* [The task]
Quote exactly, and only, the lines of the material below from the line with "fly_front_panels();" through the line with "bpy.data.objects.remove(obj)".

* [Given information]
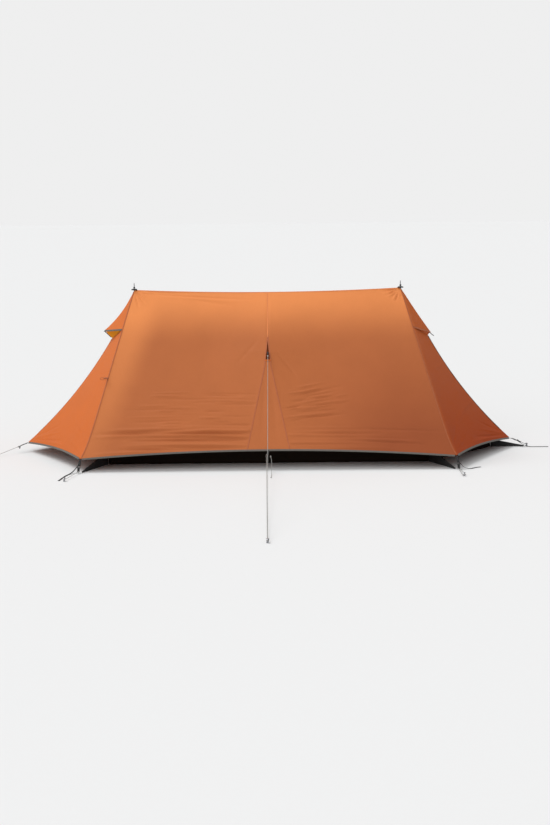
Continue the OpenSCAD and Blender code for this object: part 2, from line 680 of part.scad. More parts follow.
right_cord_path = [
  [1248, -918, 14], [1250, -960, 13], [1252, -1010, 12], [1252, -1060, 11], [1251, -1100, 10],
  [1251, -1118, 10], [1254, -1127, 10], [1262, -1131, 10], [1270, -1127, 10], [1273, -1118, 10],
  [1272, -1100, 10], [1268, -1060, 11], [1264, -1010, 12], [1262, -960, 13], [1260, -918, 14]];
module front_right_cord() { color(LINE) cord(right_cord_path); }
tail_w = 12;
left_tail_path = [
  [-1272, -886, 34], [-1282, -892, 22], [-1292, -902, 12], [-1302, -918, 6], [-1311, -940, 3],
  [-1320, -965, 2], [-1328, -1000, 2], [-1334, -1040, 2], [-1339, -1080, 2], [-1344, -1120, 2],
  [-1350, -1160, 2]];
module front_left_tail() { color(BLACK) strap(left_tail_path, [0, 0, 1], tail_w); }
right_tail_path = [
  [1272, -886, 34], [1284, -884, 22], [1297, -880, 12], [1312, -876, 6], [1330, -874, 3],
  [1348, -862, 2], [1362, -846, 2], [1378, -830, 2], [1394, -820, 2], [1412, -812, 2]];
module front_right_tail() { color(BLACK) strap(right_tail_path, [0, 0, 1], tail_w); }
end_tail_path = [
  [1796, -20, 36], [1810, -23, 26], [1826, -26, 17], [1844, -28, 9], [1862, -30, 4],
  [1885, -31, 2], [1910, -32, 2], [1940, -33, 2], [1970, -34, 2], [2004, -35, 2]];
module right_end_tail() { color(BLACK) strap(end_tail_path, [0, 0, 1], tail_w); }

fly_front_panels();
fly_back_panels();
fly_gussets();
vent_hoods();
fly_end_panels();
left_door();
right_door();
edge_binding();
left_door_binding();
right_door_binding();
peak_patches();
grommets();
guy_loops();
left_vent_strut();
right_vent_strut();
door_zips();
left_zip_slider();
right_zip_slider();
door_tiebacks();
inner_floor();
inner_wall();
inner_side_mesh();
inner_end_mesh();
inner_door();
inner_ties();
pole_grips();
pole_wrist_straps();
pole_upper_tubes();
pole_lower_locks();
left_pole_middle();
left_pole_upper_lock();
left_pole_tip();
right_pole_middle();
right_pole_upper_lock();
right_pole_tip();
left_lower_lever();
left_upper_lever();
right_lower_lever();
right_upper_lever();
corner_webbing();
front_left_buckle();
front_right_buckle();
right_end_buckle();
peg_front_left();
peg_front_right();
peg_back_left();
peg_back_right();
peg_left_end();
peg_right_end();
peg_front_guy();
front_guy();
front_hem_guy();
front_hem_tail();
hem_adjuster();
left_guy();
front_left_cord();
front_right_cord();
front_left_tail();
front_right_tail();
right_end_tail();
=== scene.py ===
"""Ridge tent pitched on two poles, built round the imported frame.

Metres, X along the ridge, the guyed front at -Y, the ground at z = 0. Each surface of the fly
is a function of its driving sizes, as in the frame; cloth is a fine grid on that function,
pushed along its normal by creases, and tapes, seams and stitches follow the same lines.
"""
import json
import math
import random

import bmesh
import bpy
import numpy as np
from mathutils import Matrix, Vector

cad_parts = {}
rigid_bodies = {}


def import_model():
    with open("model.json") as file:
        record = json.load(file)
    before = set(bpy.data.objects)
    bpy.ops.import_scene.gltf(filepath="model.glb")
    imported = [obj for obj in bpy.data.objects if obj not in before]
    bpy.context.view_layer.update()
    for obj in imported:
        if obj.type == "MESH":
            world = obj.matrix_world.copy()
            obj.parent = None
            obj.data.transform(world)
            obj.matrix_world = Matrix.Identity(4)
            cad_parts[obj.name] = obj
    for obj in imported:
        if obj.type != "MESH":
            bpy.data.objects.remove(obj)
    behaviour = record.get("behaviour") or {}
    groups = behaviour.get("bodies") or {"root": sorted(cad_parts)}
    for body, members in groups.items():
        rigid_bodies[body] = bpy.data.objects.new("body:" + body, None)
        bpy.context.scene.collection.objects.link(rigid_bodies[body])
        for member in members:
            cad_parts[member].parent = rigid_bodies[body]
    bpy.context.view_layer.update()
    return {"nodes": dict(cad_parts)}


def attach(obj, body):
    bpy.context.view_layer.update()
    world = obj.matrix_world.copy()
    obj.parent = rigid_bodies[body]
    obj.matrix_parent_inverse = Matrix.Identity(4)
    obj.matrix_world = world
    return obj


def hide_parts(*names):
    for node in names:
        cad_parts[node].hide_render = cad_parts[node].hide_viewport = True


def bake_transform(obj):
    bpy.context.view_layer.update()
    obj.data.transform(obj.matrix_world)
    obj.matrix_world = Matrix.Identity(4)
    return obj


for leftover in list(bpy.data.objects):
    bpy.data.objects.remove(leftover)
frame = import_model()

# Sizes of the fly
RIDGE_H, RIDGE_HALF, RIDGE_SAG = 1.150, 0.943, 0.023
CORNER_X, CORNER_Y, CORNER_Z = 1.247, 0.852, 0.089
HEM_Y, HEM_Z = 0.826, 0.135
TIP_X, TIP_Z = 1.730, 0.066
SEAM_BOW, END_SAG, HEM_ARCH = 0.024, 0.038, 0.025
DOOR_GAP = 0.002
APEX, APEX_PULL, PULL_REACH, GUSSET_HALF = 0.39, 0.060, 0.420, 0.141
VENT = 0.244
LEFT, RIGHT = 0, 1
END_NAME, SIDE_NAME = ("left", "right"), ("front", "back")
QUARTERS = [(end, back) for end in (LEFT, RIGHT) for back in (False, True)]
VENT_OUT, VENT_DOWN = (0.167, 0.199), 0.343
LIP_OUT, LIP_DOWN, HOOD_SAG = (0.218, 0.213), (0.285, 0.314), (0.020, 0.003)
# Sizes of the inner tent
FLOOR_X, FLOOR_Y, FLOOR_POINT, FLOOR_NOTCH = 1.090, 0.575, 1.590, 0.225
WALL_H, INNER_HALF, INNER_TOP, INNER_DOOR_Y = 0.120, 0.800, 0.920, 0.040
CLOTH = 0.0007
PANEL_LEN, END_LEN = math.hypot(HEM_Y, RIDGE_H - HEM_Z), 1.39


# Camera
def add_camera():
    yaw, pitch, roll = math.radians(0.014), math.radians(8.271), math.radians(-0.552)
    forward = Vector((math.sin(yaw) * math.cos(pitch), math.cos(yaw) * math.cos(pitch), -math.sin(pitch)))
    right = Vector((math.cos(yaw), -math.sin(yaw), 0))
    up = right.cross(forward)
    across = right * math.cos(roll) + up * math.sin(roll)
    upright = up * math.cos(roll) - right * math.sin(roll)
    data = bpy.data.cameras.new("camera")
    data.lens = 65.0
    camera = bpy.data.objects.new("camera", data)
    bpy.context.scene.collection.objects.link(camera)
    camera.matrix_world = Matrix.Translation((0.0432, -10.5731, 1.7997)) @ Matrix(
        (across, upright, -forward)).transposed().to_4x4()
    bpy.context.scene.camera = camera


add_camera()


# Materials
def shader(tree, kind, inputs=None, **settings):
    """A node of that kind, with its settings, and its inputs linked or set."""
    made = tree.nodes.new("ShaderNode" + kind)
    for name, value in settings.items():
        setattr(made, name, value)
    for name, value in (inputs or {}).items():
        if isinstance(value, bpy.types.NodeSocket):
            tree.links.new(value, made.inputs[name])
        else:
            made.inputs[name].default_value = value
    return made


def math_node(tree, operation, a, b):
    return shader(tree, "Math", {0: a, 1: b}, operation=operation).outputs[0]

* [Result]
fly_front_panels();
fly_back_panels();
fly_gussets();
vent_hoods();
fly_end_panels();
left_door();
right_door();
edge_binding();
left_door_binding();
right_door_binding();
peak_patches();
grommets();
guy_loops();
left_vent_strut();
right_vent_strut();
door_zips();
left_zip_slider();
right_zip_slider();
door_tiebacks();
inner_floor();
inner_wall();
inner_side_mesh();
inner_end_mesh();
inner_door();
inner_ties();
pole_grips();
pole_wrist_straps();
pole_upper_tubes();
pole_lower_locks();
left_pole_middle();
left_pole_upper_lock();
left_pole_tip();
right_pole_middle();
right_pole_upper_lock();
right_pole_tip();
left_lower_lever();
left_upper_lever();
right_lower_lever();
right_upper_lever();
corner_webbing();
front_left_buckle();
front_right_buckle();
right_end_buckle();
peg_front_left();
peg_front_right();
peg_back_left();
peg_back_right();
peg_left_end();
peg_right_end();
peg_front_guy();
front_guy();
front_hem_guy();
front_hem_tail();
hem_adjuster();
left_guy();
front_left_cord();
front_right_cord();
front_left_tail();
front_right_tail();
right_end_tail();
=== scene.py ===
"""Ridge tent pitched on two poles, built round the imported frame.

Metres, X along the ridge, the guyed front at -Y, the ground at z = 0. Each surface of the fly
is a function of its driving sizes, as in the frame; cloth is a fine grid on that function,
pushed along its normal by creases, and tapes, seams and stitches follow the same lines.
"""
import json
import math
import random

import bmesh
import bpy
import numpy as np
from mathutils import Matrix, Vector

cad_parts = {}
rigid_bodies = {}


def import_model():
    with open("model.json") as file:
        record = json.load(file)
    before = set(bpy.data.objects)
    bpy.ops.import_scene.gltf(filepath="model.glb")
    imported = [obj for obj in bpy.data.objects if obj not in before]
    bpy.context.view_layer.update()
    for obj in imported:
        if obj.type == "MESH":
            world = obj.matrix_world.copy()
            obj.parent = None
            obj.data.transform(world)
            obj.matrix_world = Matrix.Identity(4)
            cad_parts[obj.name] = obj
    for obj in imported:
        if obj.type != "MESH":
            bpy.data.objects.remove(obj)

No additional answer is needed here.